12 Nov 2019 19:36 IST

America’s trade war with China is hurting both countries

It’s all about which side blinks first in the duel to become the world’s most influential country

CNBC reported ominous trade numbers this week. US imports from China have fallen a sharp $53 billion through the first nine months of the year, compared with the same time period last year, largely because of the tariffs that the US has imposed on China. US exports to China, meanwhile, are down $14.5 billion over the same time frame, also a result of retaliatory Chinese tariffs.

China is definitely hurting. It had a trade surplus of nearly $500 billion with the US just last year. A loss of a mammoth $53 billion in sales to the US is a big hit to the vast Chinese manufacturing hinterland. It is not as though other countries have stood ready to pick up the slack in US consumption — those countries have problems of their own. It is little wonder that Chinese companies are now forced to scale production back, shutter factories, and send workers home.
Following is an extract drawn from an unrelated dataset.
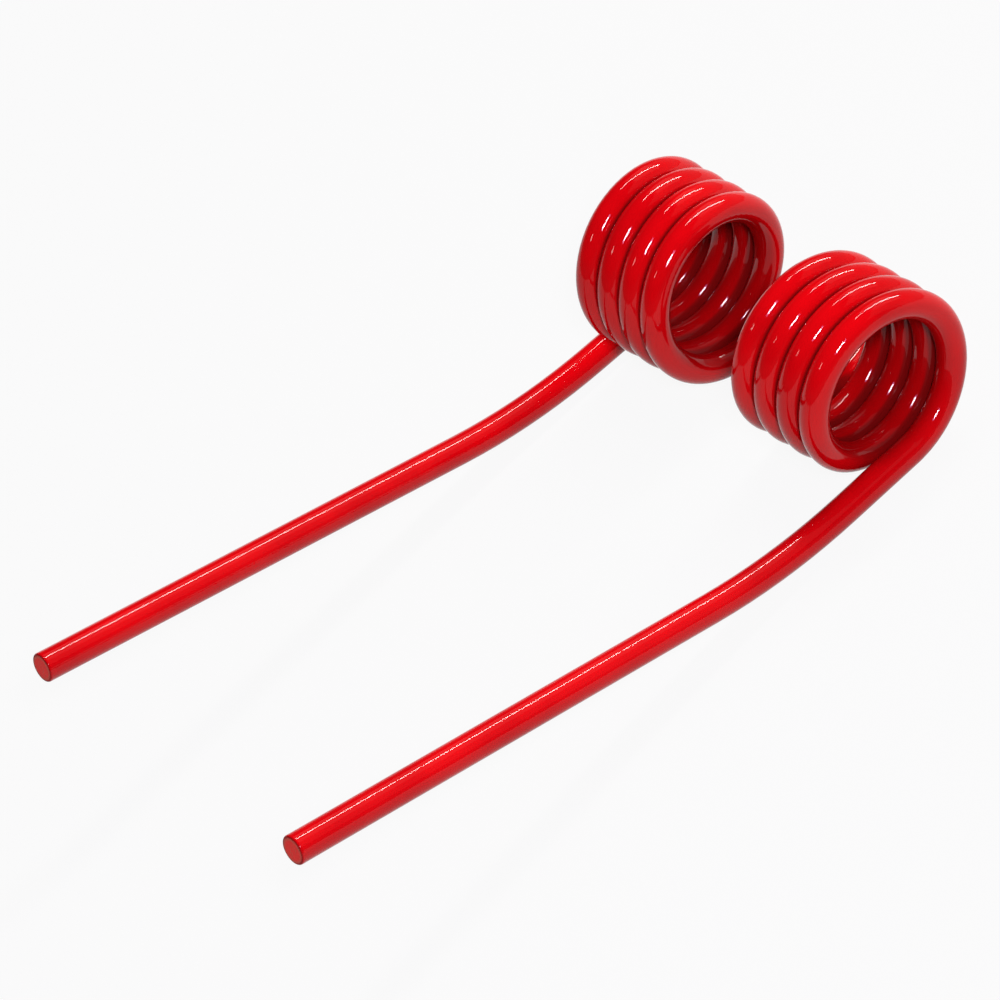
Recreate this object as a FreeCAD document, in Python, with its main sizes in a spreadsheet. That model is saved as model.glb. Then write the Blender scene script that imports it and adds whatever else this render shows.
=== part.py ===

America is hurting too. China, with a hungry middle-class larger than America’s entire population, has been a prime export market for thousands of American companies. When China buys less — not only because of its retaliatory policies to punish American tariffs but also because the slower Chinese economy is lowering consumption — it directly hurts American exporters. Jobs and dignity are lost and local communities lose tax revenues. Luckily for America, the economy is still strong and unemployment is at historic lows. This strength has resulted in displaced workers finding new jobs and staying afloat.

Trump and trade

US President Donald Trump has been consistent in his complaints about trade imbalances for at least 30 years. Initially, his target was Japan. Talking to Oprah Winfrey in a 1988 interview, he said, “..and yet we let Japan come in and dump everything in our markets. [What we have] is not free trade. If you ever want to go to Japan and try to sell something, forget about it. It’s almost impossible.”

He has also been consistent in one other aspect. He does not blame Japan or China for their trade surpluses with the US — but rather prior, friendly, globalist administrations dating back to the elder George Bush. His charge is that as China began to grow, American companies and administrations turned a blind eye to China’s trade practices because the large Chinese market represented too big a potential to upset apple carts.

No fair game

China’s trade practices have been well documented and most economists agree that China does not always play fair. The national China policy is the root cause of the problem. For-profit private enterprise has been the engine of China’s miracle, but the Chinese government, beholden to the Communist Party, controls key gears of the machine.

All land is still owned by the government. The vast infrastructure of roads, bridges, power plants, ports and telecommunications networks are government-owned. State-controlled banks exercise enormous power over private companies. The Bank of China is known to manipulate the value of the yuan to make Chinese goods less expensive. A mere visit by a Communist Party official to resolve a land dispute between a farmer and the state is settled within minutes, nearly always in the state’s favour. The government forces Chinese companies to buy from companies that are sick, kicking in subsidies if necessary to keep the hum going. China also subsidises companies that dump products in world markets at prices below cost so that China can weaken — and eventually wipe out — international competition.

When western companies arrive in China, the going is initially good as Chinese companies use their large dollar reserves to buy direct, at market prices. But the party doesn’t last. A state agency soon demands that western companies start manufacturing in China, always with Chinese partners. This is a tough nut to swallow because manufacturing techniques often represent key intellectual property assets for foreign companies. When they reluctantly agree — the market is too large to ignore — the Chinese partners soon demand the transfer of design and engineering technology as conditions to further expansion.

Aggressive China

After President Xi Jinping launched his One Belt One Road (OBOR) and the Made in China (MIC) 2025 initiatives, China has become even more aggressive in attempting to establish world domination. According to Investopedia, China is already a leading player in iron, steel, aluminium, textiles, cement, cellphones, personal computers, shoes, chemicals, toys, electronics, rail cars, and ships. MIC 2025 would extend this dominance to ten new industries including next-generation IT, robotics, artificial intelligence, aerospace, new energy vehicles, new materials, biomedicine, and agricultural equipment. If China is successful, there will not be a single advanced sector in the world in which China would not be a key player.

To add to the tension, the US strongly believes that in many fields, when China needs sensitive technologies, its hackers and spies simply steal western blueprints. There is clearly no country in the world that works so closely with its industries for the sole purpose to win. China is using every power that it has, including geopolitical, economic and military, to not only assert the dominance of its existing industries but also those of future ones.

For three decades, American presidents talked tough about China, especially about human rights, but went along. President Trump has been alone in taking the fight to China at great cost. The trade war is therefore about which side blinks first in the duel to become the world’s most influential country in the 21st century. It’s not a war that will end any time soon.